Au plus profond de sa force, la force de la désespérance, la désespérance de la paix aux yeux d’un monde qui, décidément, finit par ne concevoir la norme d’Israël, et celle du Juif, que dans une position d’agresseurs... C’est profondément ressenti, ici à Jérusalem, que ce que le monde tolère de moins en moins, c’est d’accepter qu’Israël se défendre, alors qu’Israël n’attaque pas.
L’Europe veut convaincre Israël de cesser le feu : mais quelle sécurité offre-t-elle à Israël en contrepartie ? Sortir du Liban pour être à nouveau attaqué dans un an ou deux, possiblement même bien avant ? Cette norme-là peut-elle paraître admissible ? Une telle norme ne l’est pas.
Il y a deux ans, pour le soixantième anniversaire de la libération des camps, les avions de chasse israéliens avaient survolé Auschwitz... Au dessus du camp, les pilotes avaient lancé un message radio, que n’avaient pas toujours rapporté les media européens : - Ici l’armée de défense d’Israël... Nous survolons actuellement le camp d’Auschwitz-Birkenau.
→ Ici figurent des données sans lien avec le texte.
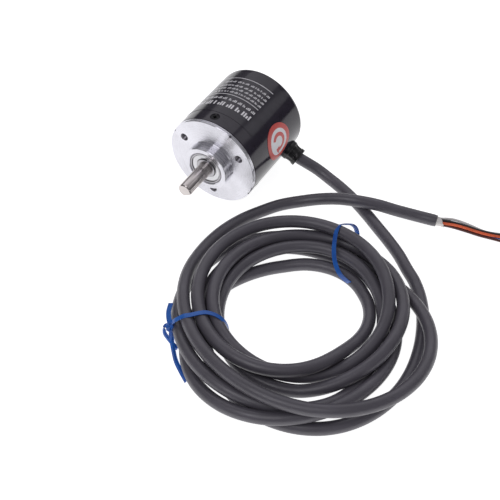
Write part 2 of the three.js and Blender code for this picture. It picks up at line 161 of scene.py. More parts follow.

Et nous le survolons pour dire qu’à présent, il n’y aura plus JAMAIS CELA...

 

Entendre : d’antisémitisme.

 

[1] Question halahique : de loi juive. Comment les rabbins doivent-ils répondre en composant avec la loi quand se posent d’abominables questions halahiques. Celle par exemple de la loi éditée en 1942 sous l’Occupation : interdiction faite aux femmes juives d’enfanter. Problème : que fait-on pour une femme enceinte de huit mois ? Elle risque de perdre la vie. Ne rien faire : la famille risque d’être exécutée. Autre ex. : pour sauver mon enfant, je dois le mettre dans une famille non-juive et lui faire croire qu’il n’est pas Juif. Il sera perdu pour le judaïsme. Que faire ? Réponse des rabbins : le sauver à tout prix, même s’il perd sa religion.